> Given exercise
All of the material below is to be returned exactly.
----------------
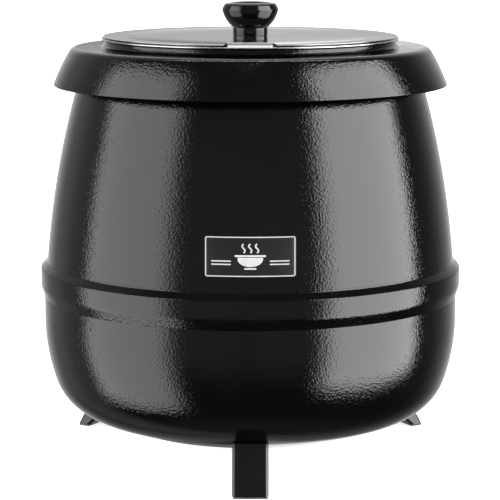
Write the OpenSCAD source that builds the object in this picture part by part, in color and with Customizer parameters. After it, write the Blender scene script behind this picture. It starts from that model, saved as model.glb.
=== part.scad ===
// Electric soup kettle: painted steel shells round a wet-heat water pan, a lift-out steel inset pot,
// a lid hinged across its middle with a ladle notch, and three flared feet.
// The origin is on the ground at the middle of the kettle. +Z is up and the front is at -Y.

/* [Shells] */
// Diameter over the band where the two shells meet
body_d = 340; // [336:1:342]
// Thickness of the painted steel sheet
sheet = 1.2; // [0.9:0.1:1.5]
// Height of the upper edge of the band
band_top_z = 153.6; // [151:0.2:155]
// Height of the lower edge of the band
band_low_z = 142; // [140:0.5:143]
// Height of the seam between the upper and the lower shell
seam_z = 130; // [129:0.5:131]
// Height of the water pan's flange seat on top of the upper shell
seat_z = 325; // [324:0.5:326]

/* [Collar] */
// Height of the collar's flat top
collar_z = 330; // [329.5:0.5:330.5]
// Height of the raised hub that carries the inset pot
hub_z = 335.4; // [334.6:0.2:335.4]
// Outer radius of the raised hub
hub_r = 117; // [116:0.5:117.4]
// Radius of the opening that the pot drops through
collar_bore_r = 112; // [110.5:0.5:112.5]

/* [Pot and pan] */
// Outer radius of the inset pot's wall
pot_r = 109; // [107:0.5:109]
// Height of the underside of the inset pot's floor
pot_floor_z = 62; // [58:1:72]
// Outer radius of the water pan's wall
pan_r = 121; // [119:0.5:121]
// Height of the underside of the water pan's floor
pan_floor_z = 44; // [44:0.5:46]
// Thickness of the pot, the pan and the lid
thin = 1; // [0.8:0.1:1]

/* [Lid] */
// Radius of the lid
lid_r = 119.3; // [118.5:0.1:119.5]
// Height of the top of the lid's rim
lid_top_z = 338.4; // [338.4:0.1:339]
// Half the width of the ladle notch
notch_half = 17.5; // [15:0.5:20]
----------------
> Response to this task
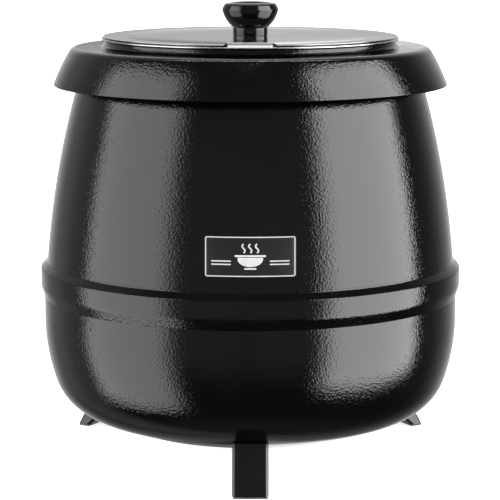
Write the OpenSCAD source that builds the object in this picture part by part, in color and with Customizer parameters. After it, write the Blender scene script behind this picture. It starts from that model, saved as model.glb.
=== part.scad ===
// Electric soup kettle: painted steel shells round a wet-heat water pan, a lift-out steel inset pot,
// a lid hinged across its middle with a ladle notch, and three flared feet.
// The origin is on the ground at the middle of the kettle. +Z is up and the front is at -Y.

/* [Shells] */
// Diameter over the band where the two shells meet
body_d = 340; // [336:1:342]
// Thickness of the painted steel sheet
sheet = 1.2; // [0.9:0.1:1.5]
// Height of the upper edge of the band
band_top_z = 153.6; // [151:0.2:155]
// Height of the lower edge of the band
band_low_z = 142; // [140:0.5:143]
// Height of the seam between the upper and the lower shell
seam_z = 130; // [129:0.5:131]
// Height of the water pan's flange seat on top of the upper shell
seat_z = 325; // [324:0.5:326]

/* [Collar] */
// Height of the collar's flat top
collar_z = 330; // [329.5:0.5:330.5]
// Height of the raised hub that carries the inset pot
hub_z = 335.4; // [334.6:0.2:335.4]
// Outer radius of the raised hub
hub_r = 117; // [116:0.5:117.4]
// Radius of the opening that the pot drops through
collar_bore_r = 112; // [110.5:0.5:112.5]

/* [Pot and pan] */
// Outer radius of the inset pot's wall
pot_r = 109; // [107:0.5:109]
// Height of the underside of the inset pot's floor
pot_floor_z = 62; // [58:1:72]
// Outer radius of the water pan's wall
pan_r = 121; // [119:0.5:121]
// Height of the underside of the water pan's floor
pan_floor_z = 44; // [44:0.5:46]
// Thickness of the pot, the pan and the lid
thin = 1; // [0.8:0.1:1]

/* [Lid] */
// Radius of the lid
lid_r = 119.3; // [118.5:0.1:119.5]
// Height of the top of the lid's rim
lid_top_z = 338.4; // [338.4:0.1:339]
// Half the width of the ladle notch
notch_half = 17.5; // [15:0.5:20]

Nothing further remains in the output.